The relevance of this speculation, in the mind of the would-be artist, to an epic and encyclopedic literary work like Ulysses is obvious. In A Portrait of the Artist Stephen used a few phrases culled from Thomas Aquinas to articulate three qualities of the "esthetic image." In Ulysses he goes back to Aquinas' inspiration, Aristotle, to think about how the artistic mind, and by extension its literary offspring, can encompass everything.

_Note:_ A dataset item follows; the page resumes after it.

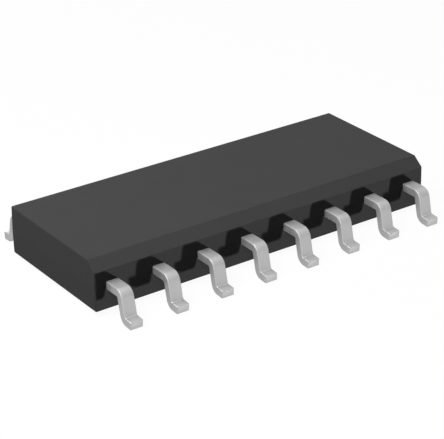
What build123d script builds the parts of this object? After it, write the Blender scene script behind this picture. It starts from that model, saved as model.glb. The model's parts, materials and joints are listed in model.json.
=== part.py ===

The active intellect was the subject of intense speculation in medieval philosophy, among those who sought to combine Aristotelianism and monotheistic faith. Aquinas defined it as a power within the individual psyche, because he believed in an individual soul that was God-created, God-like, and immortal. But Aristotle did not believe in the survival of the individual mind. He says that the active intellect is "immortal and everlasting," but those very qualities distinguish it from everything organic. "When isolated it is its true self and nothing more": it exists apart from human beings, acts upon their minds to produce thought in them, and survives when they perish. It seems to be some kind of transcendent force, perpetually active, and not an "intermittently" active human faculty. Early Peripatetic and Neoplatonic commentators, some medieval Arabs and Jews like Avicenna, Averroes, and Moses Maimonides, and some medieval Christians as well, responded more perceptively to this aspect of Aristotle's psychology than Aquinas did. They identified the "active" Mind variously as God, or a divine emanation, or a universal mind or soul.